An oriented, fusion-crusted stone weighing 300 g was found near the site of the Zag meteorite fall in Morocco (see photo of main mass with flow lines at the RSPD website). Zag (b) is an unbrecciated achondrite rich in forsteritic olivine (68 vol%) that incorporates mm-sized orthopyroxene channels containing metal or sulfide or weathered metal inclusions. These orthopyroxene and opaque assemblages exhibit several features that indicate the occurrence of a late reduction process, and the FeMnMg relations are also consistent with reduction processes on the brachinite parent body. Several methods for the reduction of primary olivine were reviewed by Goodrich et al., 2017), including its reaction with methane to form orthopyroxene + metal (Irving et al., 2013) and through its sulfurization by a S-rich fluid or gas to form orthopyroxene + sulfide (e.g., Singerling et al., 2013). Olivine and orthopyroxene exhibit variability in their distribution (Day et al., 2012). The oxygen isotope ratios plot close to those for Divnoe, NWA 4042, and the brachinites, although Zag (b) has undergone a more thorough reduction process.
Zag (b) shares very close similarities with Divnoe and the brachinites in Fe ratios and oxygen isotopic systematics. Moreover, the acapulcoites and lodranites fall on the same oxygen mixing line, and they have FeMnMg features consistent with a close relationship to Zag (b), Divnoe, and the brachinites. All of these different meteorites likely formed in the same nebular region from common precursor material, with Zag (b) having an intermediate position between Divnoe and the ACALOD cluster. Because of its close relationship to Divnoe, and by extension, the brachinites, Zag (b) is sometimes conveniently included with the brachinites in classification studies. Further information about Zag (b) can be found in the abstract 'Zag (b): A Ferroan Achondrite Intermediate Between Brachinites And
Lodranites' by Delaney et al., 31st LPSC, #1745 (2000).

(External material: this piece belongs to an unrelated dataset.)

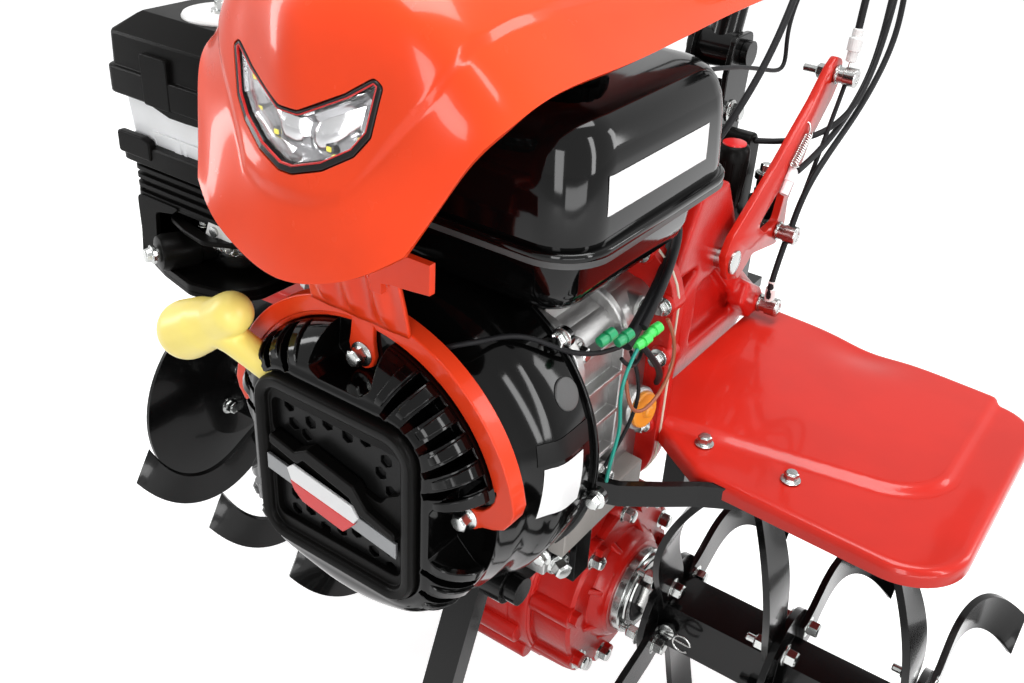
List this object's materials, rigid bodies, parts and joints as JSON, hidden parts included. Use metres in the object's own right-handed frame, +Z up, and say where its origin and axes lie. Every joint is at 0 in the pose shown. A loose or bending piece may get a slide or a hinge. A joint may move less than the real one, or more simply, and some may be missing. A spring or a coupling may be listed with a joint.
{
  "type": "rotary tiller",
  "caption": "Walk-behind petrol rotary tiller with tine rotors, fenders, front wheel and handlebar.",
  "frame": {"origin": "on the floor under the middle of the machine", "axes": "+Z up, -Y to the front (starter side), +X to the machine's left"},
  "size_m": [0.908, 1.303, 1.024],
  "materials": {
    "cast_aluminium": "satin",
    "gloss_black": "gloss",
    "matte_black": "matt",
    "red_paint": "gloss",
    "orange_bonnet": "gloss",
    "black_paint": "gloss",
    "zinc": "satin",
    "lamp": "gloss",
    "milky_bowl": "satin",
    "tyre": "matt",
    "grip_rubber": "matt",
    "yellow_grip": "satin",
    "fender_red": "gloss"
  },
  "bodies": {
    "machine": {"engine_block": "cast_aluminium", "fan_cover": "gloss_black", "recoil_starter": "matte_black", "guard_hoop": "orange_bonnet", "pull_handle": "yellow_grip", "fuel_tank": "gloss_black", "fuel_cap": "gloss_black", "headlamp": "lamp", "hood": "orange_bonnet", "hood_bracket": "orange_bonnet", "hood_strap": "black_paint", "air_cleaner_lid": "matte_black", "air_cleaner_bowl": "milky_bowl", "air_cleaner_base": "matte_black", "control_housing": "matte_black", "carburettor": "cast_aluminium", "muffler": "zinc", "exhaust_pipe": "zinc", "frame": "black_paint", "fender_stays": "black_paint", "gear_case": "red_paint", "axle_cover_left": "zinc", "axle_cover_right": "zinc", "gear_housing": "red_paint", "fender_left": "fender_red", "fender_right": "fender_red", "shift_lever": "matte_black", "clutch_lever": "fender_red", "handlebar_bracket": "black_paint", "hitch_box": "black_paint"},
    "tine_rotor": {"tine_axle": "zinc", "tine_rotor_left": "black_paint", "tine_rotor_right": "black_paint", "side_disc_left": "black_paint", "side_disc_right": "black_paint"},
    "front_wheel_arm": {"wheel_leg": "black_paint"},
    "front_wheel": {"front_tyre": "tyre", "front_rim": "zinc"},
    "handlebar_unit": {"handlebar": "black_paint", "hand_grips": "grip_rubber"},
    "depth_unit": {"depth_bar": "black_paint"}
  },
  "joints": [
    {"name": "tine_rotor_spin", "type": "hinge", "parent": "machine", "child": "tine_rotor", "pos_m": [0, -0.3045, 0.18], "axis": [1, 0, 0], "continuous": true},
    {"name": "front_wheel_arm_swing", "type": "hinge", "parent": "machine", "child": "front_wheel_arm", "pos_m": [0, -0.4825, 0.3], "axis": [-1, 0, 0], "range_deg": [0, 50]},
    {"name": "front_wheel_spin", "type": "hinge", "parent": "front_wheel_arm", "child": "front_wheel", "pos_m": [0, -0.5665, 0.085], "axis": [1, 0, 0], "continuous": true},
    {"name": "handlebar_height", "type": "hinge", "parent": "machine", "child": "handlebar_unit", "pos_m": [0, -0.0685, 0.632], "axis": [1, 0, 0], "range_deg": [-20, 5]},
    {"name": "depth_bar_slide", "type": "slide", "parent": "machine", "child": "depth_unit", "axis": [0, 0, 1], "range_m": [0, 0.12]}
  ]
}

On a newly compiled O-isotope diagram for brachinites and other planetary achondrites, published by D. Rumble III et al. (2008), Zag (b) has a Δ17O value that plots within a select grouping of brachinites including NWA 3151, NWA 595, and the ungrouped brachinite-like achondrite NWA 4042, and these investigators believe that Zag (b) should probably be lumped with the brachinites. However, through studies of highly siderophile element (HSE) abundances, and upon examining the metal-sulfide segregation processes, it was determined by Day et al. (2012) that Zag (b) and similar brachinite-like achondrites were not likely genetically related (i.e. from the same parent body) to brachinites, but rather, originated on similar volatile-rich, oxidized, chondritic precursor asteroids while experiencing similar petrologic processes during their formation history. Goodrich et al. (2017) determined that brachinites and brachinite-like achondrites have a distinct redox trend and a higher Fe/Mg ratio compared to all other primitive achondrites, consistent with formation in a similar nebula reservoir; therefore, they suggest that brachinites and brachinite-like achondrites be called the brachinite clan.
The measured HSE abundances are consistent with a partially melted parent body in which heating from short-lived radionuclides came to a halt before a core was fully formed. Studies of the fractionation trends for Zag (b) led Day and Warren (2015) to conclude that this meteorite might not have been a residue after partial melting, but instead represents a cumulate that incorporated a residual metallic melt with a high Pt/Os ratio; the ungrouped cumulate achondrite NWA 6704 and the brachinite-like cumulate achondrite MIL 090206 (and pairings) exhibit similar elevated Pt/Os ratios.
The specimen of Zag (b) shown above is a 2.2 g partial slice. A microscopic examination reveals the yellow-green olivine enclaves scattered throughout this meteorite.